On Wednesday, August 1, 2012 5:26:59 PM UTC+2, Dan Luciano wrote:
> I am new to Git. I have used Perforce and SourceSafe in the past. My
> question is about managing multiple projects using Git. For example, we
> have all of our projects in a main folder. This main folder has
> sub-folders for each project such as endorsements, rating, business
> objects, etc. Is it best to create a repository for the main folder, or
> should a repository be created for each sub-folder? What is the "best
> practice" that others use?
My rule of thumb is that if the code shares the same release cycle (meaning
that it is changed, deployed, tagged, etc), it should be in the same
repository. You should be able to *ship* out of a single repository.

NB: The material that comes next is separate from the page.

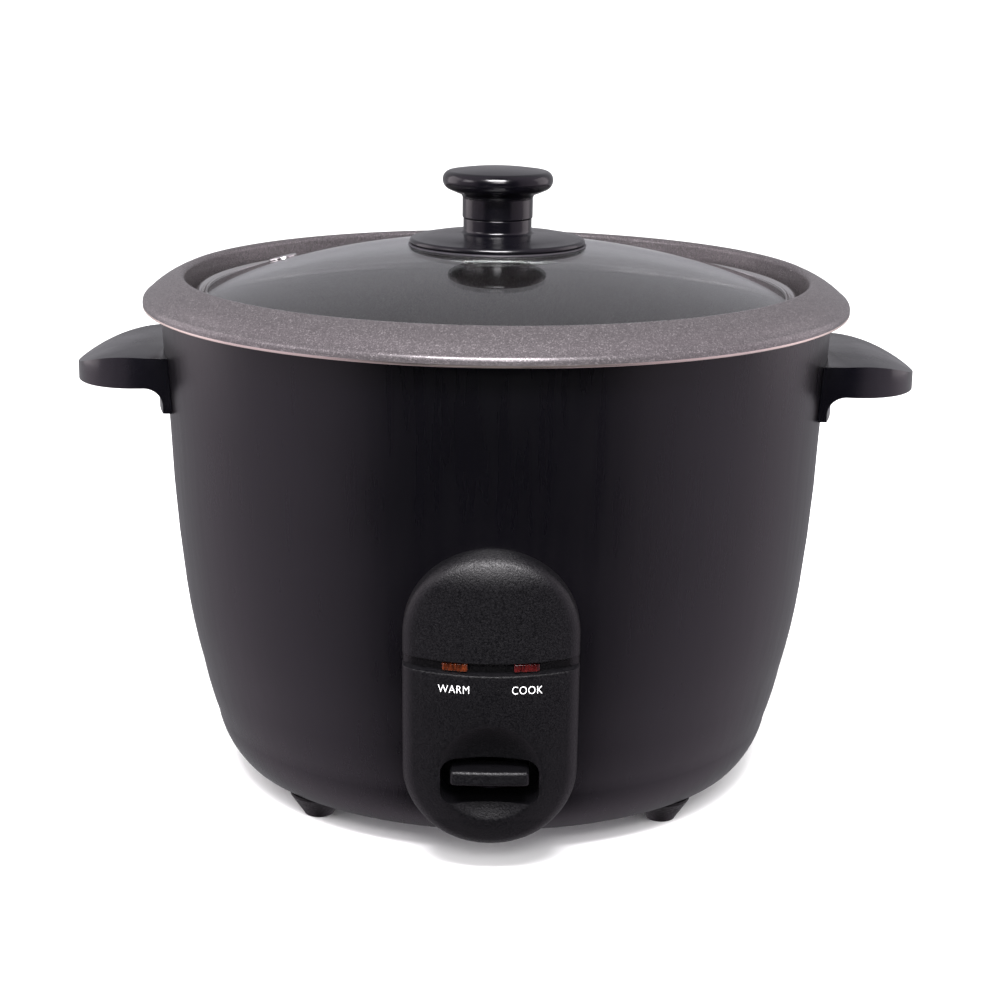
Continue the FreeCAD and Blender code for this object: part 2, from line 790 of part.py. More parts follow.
def control_panel():
    """Moulded panel on the drum's front: hollow, with a web for the lamps and a dish for the key."""
    block = common(
        "panel_block", panel_face("panel_face", as_size(0)), panel_outline("panel_plan", as_size(0)))
    edge_r = sheet.panel_edge
    rounded = fillet("panel_rounded", block, edge_r, panel_rim_edge)
    shell = cut("panel_on_drum", rounded, drum("panel_drum", FIT))
    wall = sheet.panel_wall
    hollow_space = common("panel_hollow", panel_face("panel_hollow_face", wall),
                          panel_outline("panel_hollow_plan", wall))
    web = box(
        "panel_web", (-80.0, -150.0, sheet.groove_low_z - wall), (80.0, -100.0, sheet.groove_high_z + wall))
    boss = cylinder("panel_boss", sheet.dish_r + wall, 60.0, (0, -100.0, sheet.dish_z), AGAINST_Y)
    pillars = [cylinder(f"panel_pillar_{index}", 3.4, 60.0, (x, -100.0, z), AGAINST_Y)
               for index, (x, z) in enumerate(panel_screw_places())]
    hollow = cut("panel_hollow_trimmed", hollow_space, web, boss, *pillars)
    scoop = doc.addObject("Part::Sphere", "panel_scoop")
    bind(scoop, "Radius", sheet.scoop_r)
    place(scoop, (0, sheet.scoop_y, sheet.scoop_z))
    half = sheet.slot_width / 2
    slot = fillet("panel_slot",
                  box("panel_slot_block",
                      (-half, -150.0, sheet.slot_low_z), (half, -100.0, sheet.slot_high_z)),
                  sheet.slot_corner, lambda edge: edge.BoundBox.YLength > 1.0)
    drills = [cylinder(f"panel_drill_{index}", 1.5, 17.0, (x, -118.0, z), AGAINST_Y)
              for index, (x, z) in enumerate(panel_screw_places())]
    lens_holes = []
    for side in (-1, 1):
        x = sheet.lens_offset * side
        lens_holes.append(box(f"lens_hole_{side}",
                              (x - sheet.lens_width / 2, -150.0, lens_low_z()),
                              (x + sheet.lens_width / 2, -100.0, lens_low_z() + sheet.lens_height)))
    return node(cut("panel_finished", shell, hollow, panel_groove(), scoop, slot, *lens_holes, *drills),
                "control_panel")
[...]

Let's say you ship the software twice a year. During a release (or a
build), you compile and build together *each* sub-folder inside main to a
separate deployable artifact (exe, war, rpm or whatever bundle you ship).
If this is the case, they share version number, in other words: tags, and
should therefore remain in one repository, so you only have to tag one
place. However, if one sub-folder is shipped once every two years, while
another is shipped every month, this speaks for keeping them in separate
Another factor is whether the sub-folders *share code*. If so, this speaks
towards keeping them in a common repository. If they are completely
isolated from another, that tends towards having separate artifacts.
There are probably more factors you could think of, and there is no
definite answer. It's a balance which is very context-specific, so you have
to figure out the right path for your project.